I am from a long line of educated, home-owning people. Of my four grandparents, only one didn’t attend college. The three who did were all teachers for at least some period of their working lives. My Del Val grandparents purchased their Rye, NY, home on the GI bill after my grandfather came home from WWII. My Bowman grandparents had farm land in addition to their house in town that sat on multiple lots in southwestern ND.
I never doubted that Quinn and I would get out of our circumstances. I certainly didn’t know how I was going to ever earn much money, but it was just a given that I would eventually pull us out of that poverty and into the middle class. In fact, it was such a given that until I read this article earlier this week, I could never have even articulated this very notion. It was as factual to me as breathing or blinking or walking—nothing to think about because it’s just a simple fact.
Except that this post makes it clear that it’s only a simple fact if you are white (and I suppose we can infer white and not multi-generationally poor since there are definitely white families who have lived in poverty for decades).
What would have given me any reason to not just hope to escape the poverty we lived in but to know with unconscious certainty that I was merely at a stop gap in my life until I got myself situated correctly?
Simply the systemic racism which allowed me to rise far above my then socio-economic standing and benefit from being white. In 2006, I got dressed up and went to a lender and was approved for a nearly $400,000 loan despite the fact that I had never made more than $20,000 taxable dollars in my adult life (keep in mind this was when the housing market was criminally bonkers across the country and I did have good credit, but still!)
Today, we are six months from paying off the house I purchased in 2006 and refinanced when I married my husband in 2008. I look back on the years we lived in income-based housing with gratitude for a number of reasons:
- Paying that kind of ludicrously cheap rent allowed me to get a lot of additional education
- I didn’t have to work a full time job while going back to school to cover our rent and other expenses
- It was a fabulous apartment full of charm and history
- I had parents who could (and occasionally did) assist me financially
- It’s likely the only time my son will ever experience any kind of financial hardship, and I think that as long as you are safe and not hungry, being poor at some point in your life is not a bad thing. It’s hard to be grateful for all the blessings if you never had a period of wanting things and simply not being able to afford them.

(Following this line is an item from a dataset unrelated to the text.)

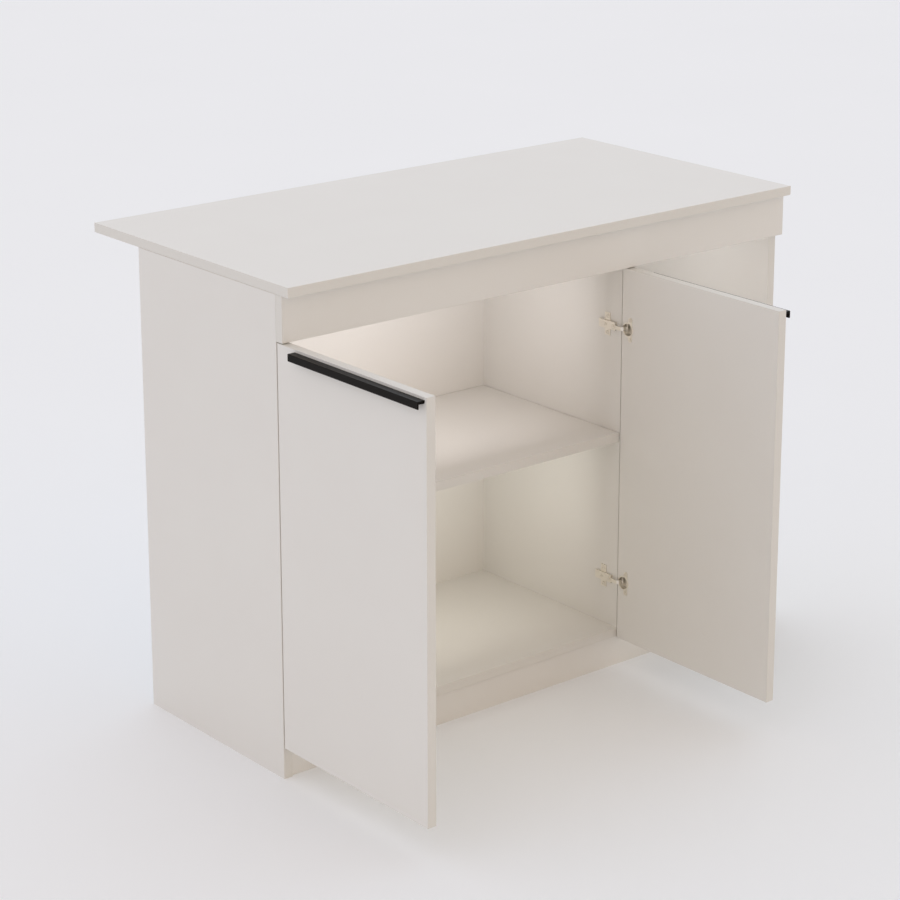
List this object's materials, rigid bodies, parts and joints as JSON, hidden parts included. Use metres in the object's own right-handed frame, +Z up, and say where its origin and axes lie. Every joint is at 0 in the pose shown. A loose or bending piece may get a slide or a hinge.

But that list is dripping with privilege, too. I didn’t really work much in those nine years. The apartment was incredibly cute. I had already earned my BA, so all that education was basically frosting on the cupcake of advancement just by having a degree. And Quinn has gone on to live in an apartment in LA that costs more per month than I ever paid for an entire year of rent in our apartment—and it’s a totally reasonable rent for him based on his highly-paid engineer’s salary.
We were never going to be poor long term. The system was set up to almost ensure that. So while I thought I was laboring to find solutions for us to have a better life, and it’s not fair to say I didn’t do anything while we lived there!, the “movin’ on up” was there for my taking with little to no actual work required since I had already been born the right color.
What, what, WHAT do I do with this information now that I know it? I can’t un-realize this immensely unfair tipping of the scales that ensured my family of two would be fine at worst while so many others will languish in poverty for generations to come because of a system set up decades ago to ensure some people got ahead while others simply didn’t? And I feel shame for never looking around and realizing this for myself. And I feel horror at the bright mothers of color who will have to work harder than I have ever worked in my entire life to try to get their kids a better shot at life and still might not get there. And I just don’t know what to do, and that just doesn’t really cut it anymore.
Realization is the first step, but if that’s not coupled with action, then what is the point? But, and I ask this in all sincerity, what is the action and how do I proceed?